§ What needs to be done: Copy all of the records below verbatim.

§ Dataset content:
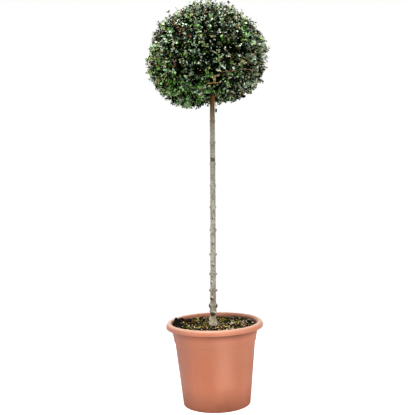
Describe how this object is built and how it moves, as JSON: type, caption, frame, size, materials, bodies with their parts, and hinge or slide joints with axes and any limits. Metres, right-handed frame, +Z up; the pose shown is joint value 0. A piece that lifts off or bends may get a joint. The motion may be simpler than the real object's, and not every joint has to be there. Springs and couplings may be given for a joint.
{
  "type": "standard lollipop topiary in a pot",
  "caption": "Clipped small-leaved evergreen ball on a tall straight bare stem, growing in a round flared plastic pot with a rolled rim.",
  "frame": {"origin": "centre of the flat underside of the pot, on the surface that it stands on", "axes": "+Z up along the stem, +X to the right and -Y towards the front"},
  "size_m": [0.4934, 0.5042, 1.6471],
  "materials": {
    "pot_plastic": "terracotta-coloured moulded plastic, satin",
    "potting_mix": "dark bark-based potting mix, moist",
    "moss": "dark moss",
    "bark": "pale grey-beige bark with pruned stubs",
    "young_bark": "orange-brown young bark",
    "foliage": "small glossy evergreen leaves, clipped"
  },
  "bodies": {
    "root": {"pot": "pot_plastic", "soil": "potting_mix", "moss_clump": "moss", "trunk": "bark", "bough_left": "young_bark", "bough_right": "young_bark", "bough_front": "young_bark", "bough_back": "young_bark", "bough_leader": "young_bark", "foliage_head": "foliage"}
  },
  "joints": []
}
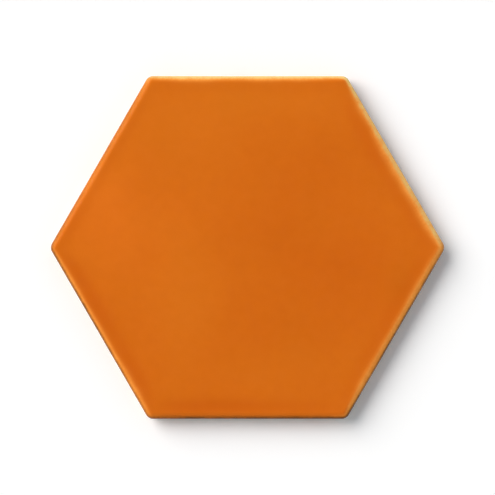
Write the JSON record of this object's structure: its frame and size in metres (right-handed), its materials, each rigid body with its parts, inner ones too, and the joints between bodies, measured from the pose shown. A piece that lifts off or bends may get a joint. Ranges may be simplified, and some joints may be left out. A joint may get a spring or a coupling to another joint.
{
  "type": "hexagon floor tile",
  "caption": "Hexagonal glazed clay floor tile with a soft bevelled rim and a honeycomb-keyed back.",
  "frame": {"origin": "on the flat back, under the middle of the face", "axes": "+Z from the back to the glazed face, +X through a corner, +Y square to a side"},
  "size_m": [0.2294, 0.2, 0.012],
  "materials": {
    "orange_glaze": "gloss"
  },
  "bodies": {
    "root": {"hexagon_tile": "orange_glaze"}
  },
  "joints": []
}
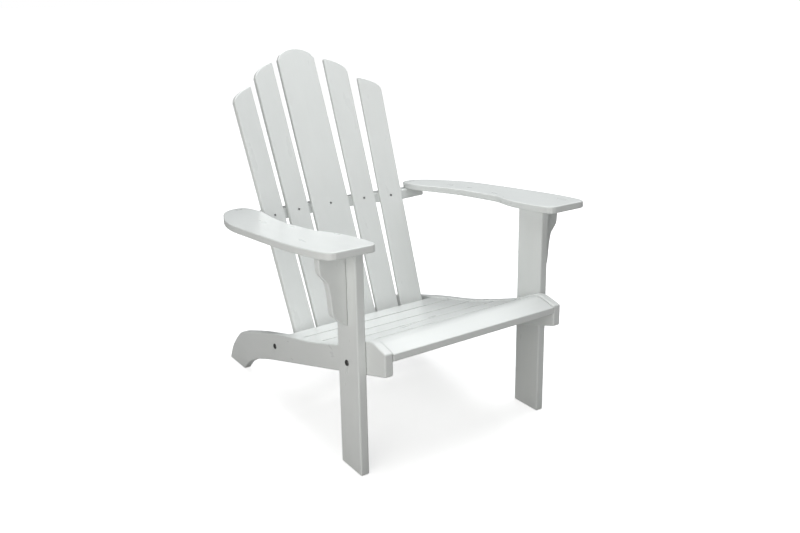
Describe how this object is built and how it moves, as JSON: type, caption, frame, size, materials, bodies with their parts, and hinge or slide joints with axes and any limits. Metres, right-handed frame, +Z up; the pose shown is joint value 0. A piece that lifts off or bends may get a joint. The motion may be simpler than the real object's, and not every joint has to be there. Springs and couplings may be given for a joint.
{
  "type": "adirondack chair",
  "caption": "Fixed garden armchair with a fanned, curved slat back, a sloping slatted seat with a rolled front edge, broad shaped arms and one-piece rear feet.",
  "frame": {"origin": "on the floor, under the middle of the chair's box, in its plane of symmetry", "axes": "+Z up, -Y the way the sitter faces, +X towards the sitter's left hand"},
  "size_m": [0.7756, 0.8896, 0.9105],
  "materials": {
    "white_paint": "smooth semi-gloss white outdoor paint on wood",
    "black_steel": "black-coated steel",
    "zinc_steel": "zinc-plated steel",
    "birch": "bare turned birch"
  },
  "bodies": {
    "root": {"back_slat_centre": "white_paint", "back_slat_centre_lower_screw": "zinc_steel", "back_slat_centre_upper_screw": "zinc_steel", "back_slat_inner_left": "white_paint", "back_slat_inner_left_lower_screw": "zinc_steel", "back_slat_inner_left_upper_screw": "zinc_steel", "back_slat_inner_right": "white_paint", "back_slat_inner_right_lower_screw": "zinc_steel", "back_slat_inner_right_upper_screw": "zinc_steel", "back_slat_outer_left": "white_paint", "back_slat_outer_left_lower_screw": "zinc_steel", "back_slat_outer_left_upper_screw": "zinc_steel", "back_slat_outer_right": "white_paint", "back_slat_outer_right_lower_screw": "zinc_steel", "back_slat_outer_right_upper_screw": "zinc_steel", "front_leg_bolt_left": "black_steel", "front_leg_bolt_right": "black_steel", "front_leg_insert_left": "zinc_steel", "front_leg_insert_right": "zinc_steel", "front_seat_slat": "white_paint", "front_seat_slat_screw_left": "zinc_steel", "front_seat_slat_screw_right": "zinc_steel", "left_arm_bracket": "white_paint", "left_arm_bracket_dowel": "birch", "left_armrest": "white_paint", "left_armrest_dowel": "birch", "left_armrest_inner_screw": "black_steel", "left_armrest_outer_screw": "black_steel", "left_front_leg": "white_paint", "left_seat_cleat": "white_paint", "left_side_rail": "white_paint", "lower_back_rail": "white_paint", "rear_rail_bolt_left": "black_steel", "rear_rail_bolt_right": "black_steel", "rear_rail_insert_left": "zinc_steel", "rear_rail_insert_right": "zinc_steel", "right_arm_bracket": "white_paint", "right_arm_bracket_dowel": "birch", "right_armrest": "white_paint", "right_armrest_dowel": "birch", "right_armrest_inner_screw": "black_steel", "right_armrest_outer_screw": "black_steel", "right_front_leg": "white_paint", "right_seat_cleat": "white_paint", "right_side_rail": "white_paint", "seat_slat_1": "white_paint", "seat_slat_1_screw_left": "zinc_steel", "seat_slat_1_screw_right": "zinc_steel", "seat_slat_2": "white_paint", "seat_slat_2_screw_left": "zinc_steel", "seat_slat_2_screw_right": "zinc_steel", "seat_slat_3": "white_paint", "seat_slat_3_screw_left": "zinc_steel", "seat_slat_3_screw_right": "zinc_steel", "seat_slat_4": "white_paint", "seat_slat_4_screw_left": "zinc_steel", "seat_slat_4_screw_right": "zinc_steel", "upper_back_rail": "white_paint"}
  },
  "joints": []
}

§ Final answer:
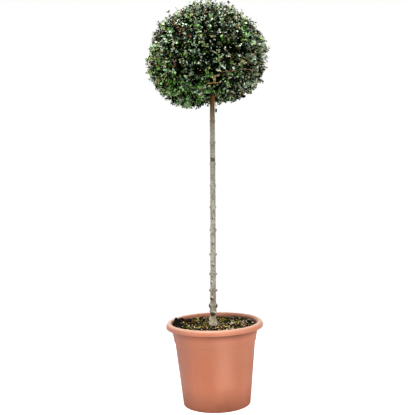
Describe how this object is built and how it moves, as JSON: type, caption, frame, size, materials, bodies with their parts, and hinge or slide joints with axes and any limits. Metres, right-handed frame, +Z up; the pose shown is joint value 0. A piece that lifts off or bends may get a joint. The motion may be simpler than the real object's, and not every joint has to be there. Springs and couplings may be given for a joint.
{
  "type": "standard lollipop topiary in a pot",
  "caption": "Clipped small-leaved evergreen ball on a tall straight bare stem, growing in a round flared plastic pot with a rolled rim.",
  "frame": {"origin": "centre of the flat underside of the pot, on the surface that it stands on", "axes": "+Z up along the stem, +X to the right and -Y towards the front"},
  "size_m": [0.4934, 0.5042, 1.6471],
  "materials": {
    "pot_plastic": "terracotta-coloured moulded plastic, satin",
    "potting_mix": "dark bark-based potting mix, moist",
    "moss": "dark moss",
    "bark": "pale grey-beige bark with pruned stubs",
    "young_bark": "orange-brown young bark",
    "foliage": "small glossy evergreen leaves, clipped"
  },
  "bodies": {
    "root": {"pot": "pot_plastic", "soil": "potting_mix", "moss_clump": "moss", "trunk": "bark", "bough_left": "young_bark", "bough_right": "young_bark", "bough_front": "young_bark", "bough_back": "young_bark", "bough_leader": "young_bark", "foliage_head": "foliage"}
  },
  "joints": []
}
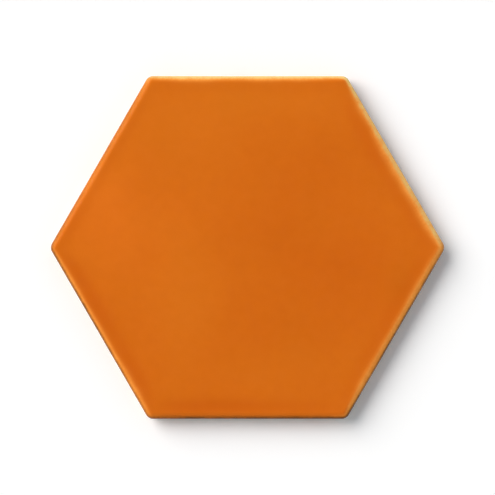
Write the JSON record of this object's structure: its frame and size in metres (right-handed), its materials, each rigid body with its parts, inner ones too, and the joints between bodies, measured from the pose shown. A piece that lifts off or bends may get a joint. Ranges may be simplified, and some joints may be left out. A joint may get a spring or a coupling to another joint.
{
  "type": "hexagon floor tile",
  "caption": "Hexagonal glazed clay floor tile with a soft bevelled rim and a honeycomb-keyed back.",
  "frame": {"origin": "on the flat back, under the middle of the face", "axes": "+Z from the back to the glazed face, +X through a corner, +Y square to a side"},
  "size_m": [0.2294, 0.2, 0.012],
  "materials": {
    "orange_glaze": "gloss"
  },
  "bodies": {
    "root": {"hexagon_tile": "orange_glaze"}
  },
  "joints": []
}
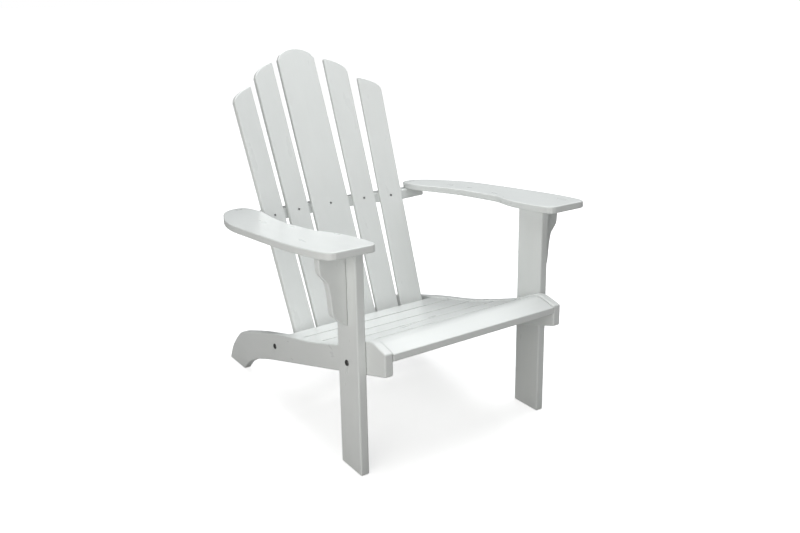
Describe how this object is built and how it moves, as JSON: type, caption, frame, size, materials, bodies with their parts, and hinge or slide joints with axes and any limits. Metres, right-handed frame, +Z up; the pose shown is joint value 0. A piece that lifts off or bends may get a joint. The motion may be simpler than the real object's, and not every joint has to be there. Springs and couplings may be given for a joint.
{
  "type": "adirondack chair",
  "caption": "Fixed garden armchair with a fanned, curved slat back, a sloping slatted seat with a rolled front edge, broad shaped arms and one-piece rear feet.",
  "frame": {"origin": "on the floor, under the middle of the chair's box, in its plane of symmetry", "axes": "+Z up, -Y the way the sitter faces, +X towards the sitter's left hand"},
  "size_m": [0.7756, 0.8896, 0.9105],
  "materials": {
    "white_paint": "smooth semi-gloss white outdoor paint on wood",
    "black_steel": "black-coated steel",
    "zinc_steel": "zinc-plated steel",
    "birch": "bare turned birch"
  },
  "bodies": {
    "root": {"back_slat_centre": "white_paint", "back_slat_centre_lower_screw": "zinc_steel", "back_slat_centre_upper_screw": "zinc_steel", "back_slat_inner_left": "white_paint", "back_slat_inner_left_lower_screw": "zinc_steel", "back_slat_inner_left_upper_screw": "zinc_steel", "back_slat_inner_right": "white_paint", "back_slat_inner_right_lower_screw": "zinc_steel", "back_slat_inner_right_upper_screw": "zinc_steel", "back_slat_outer_left": "white_paint", "back_slat_outer_left_lower_screw": "zinc_steel", "back_slat_outer_left_upper_screw": "zinc_steel", "back_slat_outer_right": "white_paint", "back_slat_outer_right_lower_screw": "zinc_steel", "back_slat_outer_right_upper_screw": "zinc_steel", "front_leg_bolt_left": "black_steel", "front_leg_bolt_right": "black_steel", "front_leg_insert_left": "zinc_steel", "front_leg_insert_right": "zinc_steel", "front_seat_slat": "white_paint", "front_seat_slat_screw_left": "zinc_steel", "front_seat_slat_screw_right": "zinc_steel", "left_arm_bracket": "white_paint", "left_arm_bracket_dowel": "birch", "left_armrest": "white_paint", "left_armrest_dowel": "birch", "left_armrest_inner_screw": "black_steel", "left_armrest_outer_screw": "black_steel", "left_front_leg": "white_paint", "left_seat_cleat": "white_paint", "left_side_rail": "white_paint", "lower_back_rail": "white_paint", "rear_rail_bolt_left": "black_steel", "rear_rail_bolt_right": "black_steel", "rear_rail_insert_left": "zinc_steel", "rear_rail_insert_right": "zinc_steel", "right_arm_bracket": "white_paint", "right_arm_bracket_dowel": "birch", "right_armrest": "white_paint", "right_armrest_dowel": "birch", "right_armrest_inner_screw": "black_steel", "right_armrest_outer_screw": "black_steel", "right_front_leg": "white_paint", "right_seat_cleat": "white_paint", "right_side_rail": "white_paint", "seat_slat_1": "white_paint", "seat_slat_1_screw_left": "zinc_steel", "seat_slat_1_screw_right": "zinc_steel", "seat_slat_2": "white_paint", "seat_slat_2_screw_left": "zinc_steel", "seat_slat_2_screw_right": "zinc_steel", "seat_slat_3": "white_paint", "seat_slat_3_screw_left": "zinc_steel", "seat_slat_3_screw_right": "zinc_steel", "seat_slat_4": "white_paint", "seat_slat_4_screw_left": "zinc_steel", "seat_slat_4_screw_right": "zinc_steel", "upper_back_rail": "white_paint"}
  },
  "joints": []
}